Understanding Azure Zone Architecture

Azure uses a two-level zone system that is crucial to understand for accurate network performance testing:

  • Logical Zones: These are the zones you see in Azure (Zone 1, Zone 2, Zone 3) which provide a consistent interface per Azure subscriptions
  • Physical Zones: These are the actual physical datacenters where your resources are deployed

Subscription-Specific Physical Mapping

Important: The mapping between logical zones and physical datacenters is unique per subscription. This means:

  • Zone 1 in your subscription may map to Physical Datacenter A
  • Zone 1 in another subscription may map to Physical Datacenter B or C
  • This randomization ensures load balancing across Azure's physical infrastructure

Azure Availability Zones

How This Project Handles Zone Mapping

This project uses a pre-established mapping stored in availabilityZoneMappings.json:

  1. Uses the physical availability zone mapping from the JSON configuration file
  2. References which physical datacenters correspond to each logical zone per region
  3. Manages the mapping manually using the get-locations.sh script when needed

Manual Mapping Management: To update or discover zone mappings for new regions, use the get-locations.sh script which queries Azure APIs to determine the physical zone assignments for your subscription.
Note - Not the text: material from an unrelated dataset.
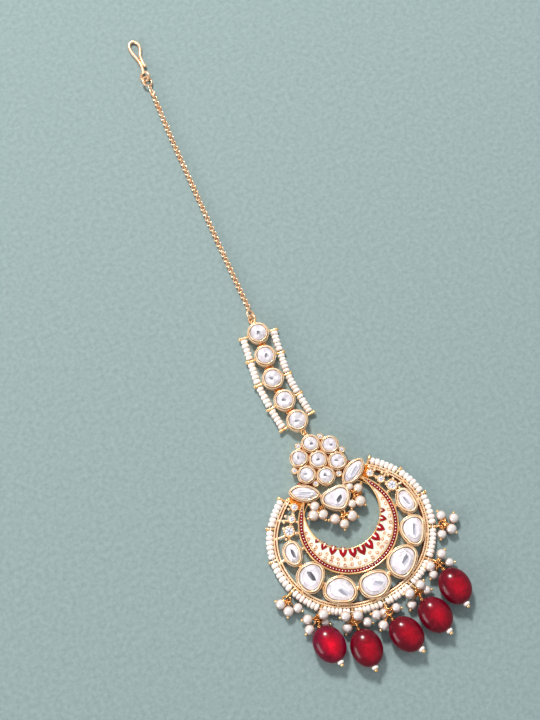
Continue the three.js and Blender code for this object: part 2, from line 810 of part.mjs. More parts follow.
// Five soldered cups with side eyelets for the strings and a loop at each end
function stripFrame() {
  const metal = [];
  STRIP_ROUTE.forEach((at, i) => {
    metal.push(bezel(stripStone(i)));
    for (const side of [-1, 1]) {
      const end = stripSide(i, side);
      const middle = vector(at.x, at.y, 0);
      const out = end.clone().sub(middle).setZ(0).normalize();
      end.addScaledVector(out, SEED_RADIUS).setZ(STRIP_POST);
      metal.push(rod(middle.setZ(STRIP_POST), end, POST_RADIUS, 5));
    }
    if (i > 0) {
      const low = STRIP_ROUTE[i - 1];
      const middle = { x: (low.x + at.x) / 2, y: (low.y + at.y) / 2 };
      metal.push(block(middle.x, middle.y, STRIP_CUP, STRIP_CUP, 0.3, FLOWER_PLATE));
    }
  });
  const reach = STRIP_CUP + LOOP_RADIUS + LOOP_WIRE - SOLDER;
  const bottom = vector(TOP_LOOP.x, STRIP_ROUTE[0].y - reach, LOOP_HEIGHT);
  bottom.x = THREE.MathUtils.lerp(STRIP_ROUTE[0].x, TOP_LOOP.x, 0.5);
  metal.push(ring(bottom, LOOP_RADIUS, LOOP_WIRE, vector(-1, 0, 1)));
  metal.push(ring(stripTopLoop(), LOOP_RADIUS, LOOP_WIRE, vector(-1, 0, 1)));
  const cuts = STRIP_ROUTE.map((at, i) => seat(stripStone(i)));
  return cuts.reduce((whole, cut) => whole.subtract(cut), join(metal));
}

// Tube through points that each have a radius of their own, level and eight-sided
function tube(points) {
  const rings = points.map((at, i) => {
    const before = points[Math.max(i - 1, 0)];
    const after = points[Math.min(i + 1, points.length - 1)];
    const along = vector(after.x - before.x, after.y - before.y, 0).normalize();
    return circle(at.radius, 8).map((point) => {
      return vector(at.x - along.y * point.x, at.y + along.x * point.x, at.z + point.y);
    });
  });
  return loft(rings);
}

// Tube of seeds from post to post, down to the bare thread where it passes a post
function beadString(spans) {
  const points = [];
  for (const span of spans) {
    const [start, end] = [span[0], span.at(-1)];
    const along = end.clone().sub(start).setLength(CLEARANCE);
    points.push({ ...start.clone().sub(along), radius: THREAD_RADIUS });
    span.forEach((at) => points.push({ ...at, radius: SEED_RADIUS }));
    points.push({ ...end.clone().add(along), radius: THREAD_RADIUS });
  }
  return tube(points);
}

function stripString(side) {
  const places = STRIP_ROUTE.map((at, i) => stripSide(i, side));
  const spans = [];
  for (let i = 1; i < places.length; i += 1) {
    const along = places[i].clone().sub(places[i - 1]).normalize();
    along.multiplyScalar(POST_RADIUS + CLEARANCE);
    const [start, end] = [places[i - 1].clone().add(along), places[i].clone().sub(along)];
    spans.push([start, end]);
  }
  return beadString(spans);
}

function rimString() {
  const places = postPlaces();
  const spans = [];
  const back = THREE.MathUtils.radToDeg((POST_RADIUS + CLEARANCE) / RIM_RADIUS);
  for (let i = 1; i < places.length; i += 1) {
    const [low, high] = [postAngle(places[i - 1]) + back, postAngle(places[i]) - back];
    spans.push([0, 0.5, 1].map((share) => {
      return rimPoint(THREE.MathUtils.lerp(low, high, share), STRING_GAP, STRING_HEIGHT);
    }));
  }
  return beadString(spans);
}

// Ring with pearls on pins, pearls placed from its middle in shares of PEARL
function cluster(centre, face, pearls) {
  const made = [ring(centre, RING_RADIUS, RING_WIRE, face)];
  const normal = face.clone().normalize();
  for (const pearl of pearls) {
    const out = vector(pearl.x, pearl.y, pearl.z).multiplyScalar(PEARL);
    const at = centre.clone().add(out);
    at.z = Math.max(at.z, pearl.size * PEARL);
    const flat = out.clone().addScaledVector(normal, -out.dot(normal)).normalize();
    const start = centre.clone().addScaledVector(flat, RING_RADIUS);
    const apart = start.distanceTo(at) > (pearl.size * PEARL) - SOLDER;
    if (apart) made.push(rod(start, at, PEARL_PIN, 4));
    made.push(ball(at, pearl.size * PEARL, 9, 4));
  }
  return join(made);
}

// Distance between the middles of two linked rings
function linkReach(firstRadius, firstWire, nextRadius, nextWire) {
  return firstRadius + nextRadius - firstWire - nextWire - CLEARANCE;
}

// Middles of the ring on a post's eyelet and of the pin loop that hangs from it
function hanger(row) {
  const lean = radians(row.lean);
  const tilt = radians(RING_TILT);
  const level = vector(Math.sin(lean), -Math.cos(lean), 0);
  const rise = level.clone().multiplyScalar(Math.cos(tilt)).setZ(Math.sin(tilt));
  const face = level.clone().multiplyScalar(-Math.sin(tilt)).setZ(Math.cos(tilt));
  const first = linkReach(EYELET_RADIUS, 1.5 * EYELET_WIRE, RING_RADIUS, RING_WIRE);
  const next = linkReach(RING_RADIUS, RING_WIRE, PIN_LOOP, PIN_WIRE);
  const ringAt = eyeletCentre(row.post).addScaledVector(rise, first);
  const loopAt = ringAt.clone().addScaledVector(rise, next);
  return { level, face, ringAt, loopAt };
}

// Axis of a drop as its start and its direction
function dropAxis(row) {
  const { level, loopAt } = hanger(row);
  const start = loopAt.clone().addScaledVector(level, PIN_LOOP + PIN_NECK);
  start.z = DROP_THICK / 2;
  const turn = radians(row.turn);
  return { start, along: vector(Math.sin(turn), -Math.cos(turn), 0) };
}

function dropBead(row) {
  const { start, along } = dropAxis(row);
  const edge = Math.acos(DROP_BORE / (DROP_WIDTH / 2));
  const profile = [];
  for (let i = 0; i <= DROP_ROWS; i += 1) {
    const angle = THREE.MathUtils.lerp(-edge, edge, i / DROP_ROWS);
    const x = (DROP_WIDTH / 2) * Math.cos(angle);
    profile.push(new THREE.Vector2(x, (DROP_LENGTH / 2) * Math.sin(angle)));
  }
  profile.push(profile[0].clone());
  const geometry = new THREE.LatheGeometry(profile, 12);
  geometry.scale(1, 1, DROP_THICK / DROP_WIDTH);
  geometry.rotateZ(Math.PI + Math.atan2(along.x, -along.y));
  const middle = start.clone().addScaledVector(along, DROP_LENGTH / 2);
  geometry.translate(middle.x, middle.y, middle.z);
  return solid(geometry);
}

// Head pin through a drop, with its loop
function dropPin(row) {
  const { level, loopAt } = hanger(row);
  const { start, along } = dropAxis(row);
  const side = vector(-level.y, level.x, 0);
  const made = [ring(loopAt, PIN_LOOP, PIN_WIRE, side)];
  const out = loopAt.clone().addScaledVector(level, PIN_LOOP);
  const low = start.clone().addScaledVector(along, DROP_LENGTH);
  const end = low.clone().addScaledVector(along, PIN_END);
  made.push(rod(out, start, PIN_WIRE * 0.9, 5));
  made.push(rod(start.clone().lerp(low, -0.02), end, PIN_WIRE, 4));
  return join(made);
}

function pearCluster(row) {
  const { centre, direction } = pearLoop(PEAR_LOOPS[row.loop]);
  const reach = linkReach(LOOP_RADIUS, LOOP_WIRE, RING_RADIUS, RING_WIRE);
  const middle = centre.clone().addScaledVector(direction, reach);
  return cluster(middle, linkFace(direction, 1), row.pearls);
}

function stripTopLoop() {
  const top = STRIP_ROUTE.at(-1);
  const reach = STRIP_CUP + LOOP_RADIUS + LOOP_WIRE - SOLDER;
  return vector(top.x + 0.15, top.y + reach, LOOP_HEIGHT);
}

// Two rings between the strip and the chain, linked to each other
const RINGS_UP = vector(0.1, 1, 0).normalize();

function endRingCentres() {
  const reach = linkReach(LOOP_RADIUS, LOOP_WIRE, END_RING, LINK_WIRE);
  const low = stripTopLoop().addScaledVector(RINGS_UP, reach).setZ(END_RING_HEIGHT);
  const next = linkReach(END_RING, LINK_WIRE, END_RING, LINK_WIRE);
  return [low, low.clone().addScaledVector(RINGS_UP, next)];
}

function endRings() {
  const [low, high] = endRingCentres();
  return [
    ring(low, END_RING, LINK_WIRE, linkFace(RINGS_UP, 1)),
    ring(high, END_RING, LINK_WIRE, linkFace(RINGS_UP, -1)),
  ];
}

function chainPoints() {
  const start = endRingCentres()[1].add(vector(LINK_WIRE, END_RING + LINK_WIRE + CLEARANCE, 0));
  return CHAIN_SECTIONS.map((row) => {
    const x = start.x + row.aside * CHAIN_LENGTH;
    return vector(x, start.y + row.up * CHAIN_LENGTH, CHAIN_RADIUS);
  });
}

function chain() {
  return wire(chainPoints(), CHAIN_RADIUS, 14, 8);
}

// Oval ring between the chain and the hook's eye
function hookRing() {
  const end = chainPoints().at(-1);
  const geometry = new THREE.TorusGeometry(END_RING, LINK_WIRE, 5, 12);
  geometry.scale(1, HOOK_RING_STRETCH, 1);
  geometry.rotateY(radians(40));
  const y = end.y + CLEARANCE + END_RING * HOOK_RING_STRETCH + LINK_WIRE * HOOK_RING_STRETCH;
  geometry.translate(end.x, y, END_RING_HEIGHT);
  return { made: solid(geometry), x: end.x, y };
}

// Hook: an eye and a tear-shaped wire loop that pins into the hair
function hairHook() {
  const { x, y } = hookRing();
  const eyeY = y + END_RING * HOOK_RING_STRETCH + HOOK_EYE - HOOK_WIRE - LINK_WIRE * 2;
  const eye = ring(vector(x, eyeY, END_RING_HEIGHT), HOOK_EYE, HOOK_WIRE, vector(-1, 0, 1.2));
  const base = eyeY + HOOK_EYE;
  const points = HOOK_SECTIONS.map((row) => {
    const z = THREE.MathUtils.lerp(END_RING_HEIGHT, HOOK_WIRE * 1.3, Math.min(1, row.up * 3));
    return vector(x + row.out * HOOK_WIDTH, base + row.up * HOOK_LENGTH, z);
  });
  return join([eye, wire(points, HOOK_WIRE, 18, 5)]);
}

const ornament = new THREE.Group();

function add(name, made, look) {
  const data = made.getMesh();
  const geometry = new THREE.BufferGeometry();
  const positions = new Float32Array(data.vertProperties);
  geometry.setAttribute("position", new THREE.BufferAttribute(positions, 3));
  geometry.setIndex(new THREE.BufferAttribute(new Uint32Array(data.triVerts), 1));
  geometry.computeVertexNormals();
  const mesh = new THREE.Mesh(geometry, new THREE.MeshStandardMaterial(look));
  mesh.name = name;
  ornament.add(mesh);
}

add("pendant_frame", pendantFrame(), GOLD);
whiteStones().forEach((stone, i) => add(`white_stone_${i + 1}`, cutStone(stone), WHITE_GLASS));
flowerStones().forEach((stone, i) => add(`flower_stone_${i + 1}`, cutStone(stone), WHITE_GLASS));
add("marquise_stone_left", cutStone(marquiseStone(-1)), WHITE_GLASS);
add("marquise_stone_right", cutStone(marquiseStone(1)), WHITE_GLASS);
add("pear_stone", cutStone(PEAR_STONE), WHITE_GLASS);
const inlayFloor = CRESCENT_HEIGHT - ENAMEL_DEPTH + CLEARANCE;
add("crescent_enamel", fieldShape(CLEARANCE, inlayFloor, CRESCENT_HEIGHT), CREAM_ENAMEL);
add("band_enamel", bandShape(CLEARANCE, inlayFloor, CRESCENT_HEIGHT), RED_ENAMEL);
add("strip_frame", stripFrame(), GOLD);
STRIP_ROUTE.forEach((at, i) => add(`strip_stone_${i + 1}`, cutStone(stripStone(i)), WHITE_GLASS));
add("strip_string_left", stripString(-1), SEED_WHITE);
add("strip_string_right", stripString(1), SEED_WHITE);
add("rim_string", rimString(), SEED_WHITE);
add("chain", chain(), GOLD);
endRings().forEach((made, i) => add(`end_ring_${i + 1}`, made, GOLD));
add("hook_ring", hookRing().made, GOLD);
add("hair_hook", hairHook(), GOLD);
for (const row of HANGERS) {
  const { ringAt, face } = hanger(row);
  add(`${row.name}_cluster`, cluster(ringAt, face, row.pearls), PEARL_WHITE);
  if (row.turn === undefined) continue;
  add(`${row.name}_bead`, dropBead(row), RUBY_GLASS);
  add(`${row.name}_pin`, dropPin(row), GOLD);
}
PEAR_CLUSTERS.forEach((row) => add(row.name, pearCluster(row), PEARL_WHITE));

// The origin is the middle of the bottom of the whole
const bounds = new THREE.Box3().setFromObject(ornament, true);
const middle = bounds.getCenter(new THREE.Vector3());
ornament.position.set(-middle.x, -middle.y, -bounds.min.z);
const group = new THREE.Group();
group.add(ornament);

export default group;
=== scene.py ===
"""Maang tikka lying on its back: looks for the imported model. Sizes are in millimetres from the
middle of the crescent, +Y towards the hook, and are turned into metres in the row frame."""

import math

import bpy
import numpy as np
from mathutils import Matrix, Vector


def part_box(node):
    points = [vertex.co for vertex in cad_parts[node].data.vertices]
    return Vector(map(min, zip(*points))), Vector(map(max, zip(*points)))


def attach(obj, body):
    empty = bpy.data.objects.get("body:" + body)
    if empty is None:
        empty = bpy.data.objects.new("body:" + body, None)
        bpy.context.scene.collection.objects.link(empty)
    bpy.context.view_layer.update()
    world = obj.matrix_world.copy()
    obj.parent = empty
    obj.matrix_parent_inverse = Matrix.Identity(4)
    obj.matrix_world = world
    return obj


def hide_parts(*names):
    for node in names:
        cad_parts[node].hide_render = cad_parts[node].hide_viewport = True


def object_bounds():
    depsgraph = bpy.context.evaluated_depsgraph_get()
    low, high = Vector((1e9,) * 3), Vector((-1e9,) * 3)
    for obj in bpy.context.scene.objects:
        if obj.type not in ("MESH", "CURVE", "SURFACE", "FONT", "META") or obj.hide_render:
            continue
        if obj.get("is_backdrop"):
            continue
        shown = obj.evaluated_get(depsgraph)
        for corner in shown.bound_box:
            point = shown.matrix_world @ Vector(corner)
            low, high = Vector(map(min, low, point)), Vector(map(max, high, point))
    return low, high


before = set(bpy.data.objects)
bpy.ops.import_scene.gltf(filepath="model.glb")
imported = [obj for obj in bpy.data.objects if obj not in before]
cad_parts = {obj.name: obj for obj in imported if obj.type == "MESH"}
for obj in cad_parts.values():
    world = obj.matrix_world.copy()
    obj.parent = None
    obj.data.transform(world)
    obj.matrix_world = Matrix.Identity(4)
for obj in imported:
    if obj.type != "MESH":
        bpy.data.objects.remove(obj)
cad_low, cad_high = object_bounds()

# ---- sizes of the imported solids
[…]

Why Physical Zones Matter for Testing

The network performance tests in this project measure latency and bandwidth between physical datacenters, not logical zones. This approach provides:

  • Real-world performance data reflecting actual geographic distances
  • Consistent measurements regardless of Azure's logical zone assignments
  • Meaningful comparisons across different subscriptions and regions

Note: When interpreting results, remember that "inter-zone" latency refers to communication between different physical datacenters within the same Azure region.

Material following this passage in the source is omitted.